Data provided:
--*--

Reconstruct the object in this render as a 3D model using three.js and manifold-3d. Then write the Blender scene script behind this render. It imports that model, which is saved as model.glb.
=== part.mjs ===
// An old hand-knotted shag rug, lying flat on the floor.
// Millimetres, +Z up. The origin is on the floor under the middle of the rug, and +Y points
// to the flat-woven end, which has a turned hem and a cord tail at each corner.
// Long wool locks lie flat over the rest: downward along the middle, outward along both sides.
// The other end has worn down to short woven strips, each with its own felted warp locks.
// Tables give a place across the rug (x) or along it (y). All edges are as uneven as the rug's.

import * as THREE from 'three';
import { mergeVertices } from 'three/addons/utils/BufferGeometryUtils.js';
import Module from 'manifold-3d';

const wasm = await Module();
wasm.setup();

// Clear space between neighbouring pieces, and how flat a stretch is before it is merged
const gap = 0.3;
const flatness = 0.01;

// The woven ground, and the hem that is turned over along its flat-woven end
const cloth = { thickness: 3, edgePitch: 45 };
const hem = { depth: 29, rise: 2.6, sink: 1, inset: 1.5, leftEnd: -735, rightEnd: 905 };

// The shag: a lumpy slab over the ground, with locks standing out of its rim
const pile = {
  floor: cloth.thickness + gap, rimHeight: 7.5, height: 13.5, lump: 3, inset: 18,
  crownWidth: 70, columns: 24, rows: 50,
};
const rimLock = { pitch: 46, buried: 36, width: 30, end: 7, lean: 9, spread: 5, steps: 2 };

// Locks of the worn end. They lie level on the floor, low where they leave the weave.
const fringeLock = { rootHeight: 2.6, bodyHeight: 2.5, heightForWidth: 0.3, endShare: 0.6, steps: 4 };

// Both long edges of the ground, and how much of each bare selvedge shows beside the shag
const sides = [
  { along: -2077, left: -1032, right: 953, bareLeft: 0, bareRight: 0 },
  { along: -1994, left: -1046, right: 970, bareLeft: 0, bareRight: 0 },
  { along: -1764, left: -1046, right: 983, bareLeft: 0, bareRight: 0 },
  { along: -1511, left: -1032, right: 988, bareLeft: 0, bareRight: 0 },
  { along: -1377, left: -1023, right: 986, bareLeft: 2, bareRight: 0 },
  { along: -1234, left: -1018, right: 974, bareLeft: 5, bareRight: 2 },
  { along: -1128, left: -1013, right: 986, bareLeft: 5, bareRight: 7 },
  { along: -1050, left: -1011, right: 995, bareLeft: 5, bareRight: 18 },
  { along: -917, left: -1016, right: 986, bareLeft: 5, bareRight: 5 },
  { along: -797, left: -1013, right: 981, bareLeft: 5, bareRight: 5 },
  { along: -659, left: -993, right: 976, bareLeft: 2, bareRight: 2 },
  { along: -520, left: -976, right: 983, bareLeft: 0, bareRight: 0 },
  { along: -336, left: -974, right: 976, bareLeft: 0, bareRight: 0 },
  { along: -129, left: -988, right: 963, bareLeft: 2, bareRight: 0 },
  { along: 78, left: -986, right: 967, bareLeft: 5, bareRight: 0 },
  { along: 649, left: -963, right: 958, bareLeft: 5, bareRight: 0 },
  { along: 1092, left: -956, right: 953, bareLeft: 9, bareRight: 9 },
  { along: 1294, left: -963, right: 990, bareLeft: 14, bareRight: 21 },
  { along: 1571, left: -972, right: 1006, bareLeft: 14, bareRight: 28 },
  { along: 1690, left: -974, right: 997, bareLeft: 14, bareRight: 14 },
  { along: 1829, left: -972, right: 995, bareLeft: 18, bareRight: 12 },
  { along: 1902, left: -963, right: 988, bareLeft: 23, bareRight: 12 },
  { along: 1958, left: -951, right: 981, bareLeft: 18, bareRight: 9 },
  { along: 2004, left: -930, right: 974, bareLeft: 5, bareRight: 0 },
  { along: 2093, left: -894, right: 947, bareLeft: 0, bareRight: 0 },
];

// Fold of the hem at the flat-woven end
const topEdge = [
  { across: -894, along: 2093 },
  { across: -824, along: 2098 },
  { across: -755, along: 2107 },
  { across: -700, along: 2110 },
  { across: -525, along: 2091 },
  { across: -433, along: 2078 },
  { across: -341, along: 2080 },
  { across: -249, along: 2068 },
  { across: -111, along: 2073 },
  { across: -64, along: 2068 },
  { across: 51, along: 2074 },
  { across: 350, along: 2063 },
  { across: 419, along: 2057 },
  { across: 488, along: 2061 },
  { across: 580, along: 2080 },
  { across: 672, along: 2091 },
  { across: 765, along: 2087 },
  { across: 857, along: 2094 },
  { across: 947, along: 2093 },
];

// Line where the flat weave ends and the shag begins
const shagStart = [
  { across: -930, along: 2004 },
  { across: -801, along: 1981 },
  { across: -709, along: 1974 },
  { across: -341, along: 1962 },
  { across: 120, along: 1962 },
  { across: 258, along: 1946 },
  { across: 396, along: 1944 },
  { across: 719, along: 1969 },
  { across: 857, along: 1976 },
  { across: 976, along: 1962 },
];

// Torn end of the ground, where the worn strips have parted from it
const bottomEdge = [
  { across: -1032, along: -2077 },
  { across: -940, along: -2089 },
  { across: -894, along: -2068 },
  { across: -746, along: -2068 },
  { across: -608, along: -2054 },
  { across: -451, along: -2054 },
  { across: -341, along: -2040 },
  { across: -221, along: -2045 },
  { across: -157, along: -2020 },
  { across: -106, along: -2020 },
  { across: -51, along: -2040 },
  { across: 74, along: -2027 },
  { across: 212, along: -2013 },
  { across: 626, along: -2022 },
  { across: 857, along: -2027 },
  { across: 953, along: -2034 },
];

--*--

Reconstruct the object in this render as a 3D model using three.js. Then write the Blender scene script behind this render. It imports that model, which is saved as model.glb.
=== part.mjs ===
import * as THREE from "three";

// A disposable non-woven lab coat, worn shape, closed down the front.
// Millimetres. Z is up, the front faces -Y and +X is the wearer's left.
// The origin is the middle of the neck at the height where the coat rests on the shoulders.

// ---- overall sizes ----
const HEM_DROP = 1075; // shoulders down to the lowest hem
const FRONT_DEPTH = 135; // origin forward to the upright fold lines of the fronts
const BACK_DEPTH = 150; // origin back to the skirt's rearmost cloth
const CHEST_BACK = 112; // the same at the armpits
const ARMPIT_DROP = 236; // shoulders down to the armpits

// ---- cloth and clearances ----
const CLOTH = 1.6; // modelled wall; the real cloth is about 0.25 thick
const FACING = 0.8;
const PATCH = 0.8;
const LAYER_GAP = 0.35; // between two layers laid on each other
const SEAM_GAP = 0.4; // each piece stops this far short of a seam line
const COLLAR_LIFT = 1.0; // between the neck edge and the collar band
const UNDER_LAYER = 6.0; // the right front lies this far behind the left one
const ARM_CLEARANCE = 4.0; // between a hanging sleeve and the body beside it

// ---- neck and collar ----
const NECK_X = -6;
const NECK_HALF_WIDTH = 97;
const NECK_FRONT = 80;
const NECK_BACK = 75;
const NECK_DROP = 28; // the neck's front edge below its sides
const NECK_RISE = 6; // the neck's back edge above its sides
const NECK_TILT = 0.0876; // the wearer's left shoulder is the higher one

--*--

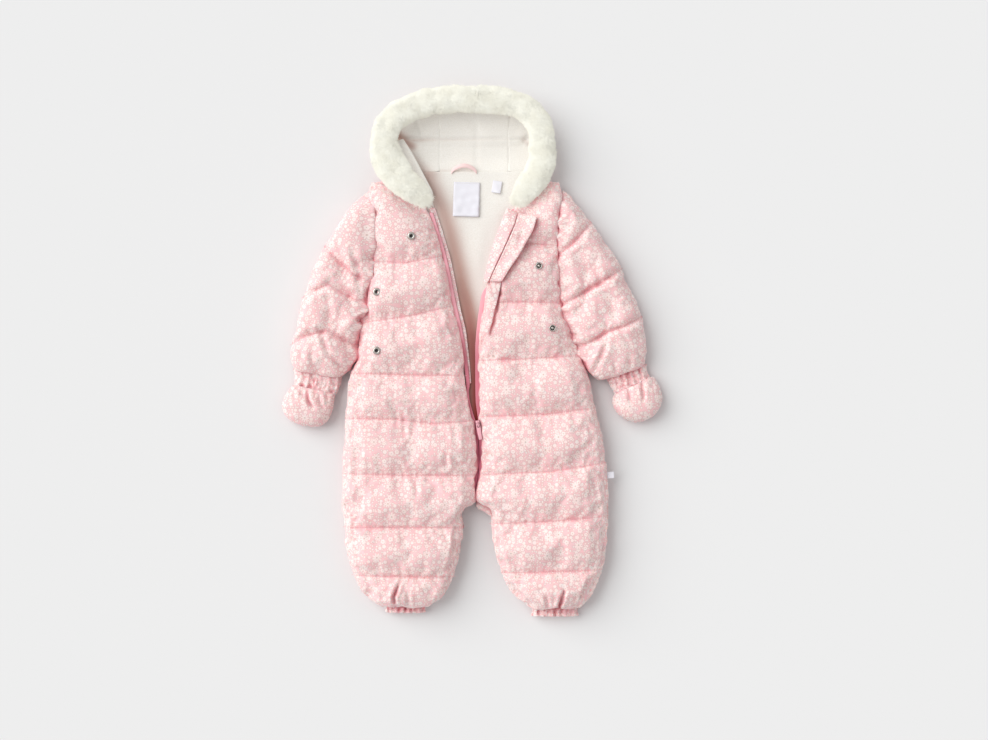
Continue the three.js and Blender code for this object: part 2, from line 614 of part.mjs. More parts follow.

--*--

Report every line containing the word "imports" from the listing above.

Reconstruct the object in this render as a 3D model using three.js and manifold-3d. Then write the Blender scene script behind this render. It imports that model, which is saved as model.glb.
Reconstruct the object in this render as a 3D model using three.js. Then write the Blender scene script behind this render. It imports that model, which is saved as model.glb.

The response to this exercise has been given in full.